By Ben Luther
Former Offensive Line Coach
Tusculum University (TN)
First and foremost, I would like to thank Jerry Odom for allowing me to coach the offensive line at Tusculum University and also to thank X&O Labs for allowing me to discuss how we teach the front side blocking of our wide-zone play. When it comes to running the wide zone play at Tusculum, we don’t think about footwork and attacking our defenders. As an offensive line, we walk up to the line of scrimmage and the defense presents a front to us, and as an offensive line, we have a toolbox with an approach, appropriate and techniques steps to handle these fronts. At Tusculum, we start each practice with our approach and steps.
General Info and Key Points About Outside Zone:
Before hitting the field and introducing drills and fundamentals of outside zone play, there are a couple of key points that must be covered and understood in the meeting room.
Our general zone philosophy is that in our zone schemes, the Offensive Line is responsible for moving the down lineman, and the running back is responsible for moving the linebackers. The aiming point of the running back on the wide zone is the backside of the play side tight end. The play can hit from the Front side A gap, B gap, C gap to the backside B.
My base rule is to block my front side zone. and my aiming point as a covered offensive lineman is two inches off the midline. The offensive linemen should always ask “Where is the Defensive lineman located about the framework of my body? It can be any of the following:
- Head up alignment
- Outside shade alignment
- Tight outside shade alignment
- Key, clue or indicator of an inside move
- Am I a tackle or tight end with a technique who is a gap removed?
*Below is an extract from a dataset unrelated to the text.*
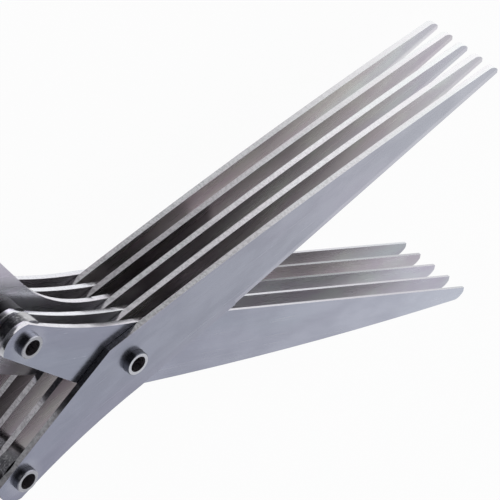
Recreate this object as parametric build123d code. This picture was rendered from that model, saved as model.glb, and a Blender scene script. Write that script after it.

Definition of Front Side Rules:
The General rule of our wide zone scheme is that we are responsible for our front side zone. In doing this we will also climb through movement. We at Tusculum define our front side zone as head up to the front side, if A Defensive Lineman crosses your face to your backside, it is no longer in your front side zone. Once this occurs it is in the adjacent offensive lineman front side zone, the original offensive lineman will be able to climb through movement to the 2nd level or collect a different 1st level threat. This principle will allow us to stay square and not get picked off by defensive line movements.
Postural Blocking Fundamentals:
As an offensive lineman, we want to understand how we must be postural when we are run blocking. We want to have our foot on the ground, with our knees inside our ankles and our weight on our insteps, which creates a "big bent knee", we want to have a big chest. We believe that this position allows us to efficiently move forward, backward and laterally and gives us the ability to use our double or single under forklift technique when we make contact while striking on the rise.
Our objective when we take “steps” is to close distance and space between us and the defender and allow ourselves to be square and give the running back a clearly defined read. To arrive in this position, we must understand how to approach each defensive situation and use the appropriate steps. We also will take more steps than big steps to arrive in the proper position
Approach and Steps for Covered Lineman:
Approach: As an offensive line coach, I don't coach just footwork and I don't believe in using that phasing because as an offensive lineman we aren't just moving and using our feet. An offensive lineman must know his aiming point on the defender, how must he position his body about his aiming point. We know as players and coaches that numerous situations can arise during a game. We must prepare our players for those situations with a clearly defined approach, and appropriate footwork. When our outside zone play is called in the huddle, we as an offensive line walk up to the line of scrimmage and we access what is in front of us, and we have been given a toolbox for the different defensive line techniques.
Steps: When an offensive lineman takes his steps, his first step is a position step to set his course and path to achieve the goal of being 2” off the midline for the outside zone. On the first step, the backside knee should pivot and continue to be inside of the ankle, the pivoting of the knee indicates that the OL has lowered his center of gravity.
Versus Head-Up Aligned Defender:
When the OL is presented with a head-up technique, we know that: A) We must get 2" off the midline. B) A head-up technique is not going to stay a head-up technique. When we are presented with a head-up technique, we are going to use our Square and Pin technique. An example of a head-up technique would be a center vs 0 technique, Guard vs 2 technique, tackle vs 4 technique, and/or tight end vs 6 technique.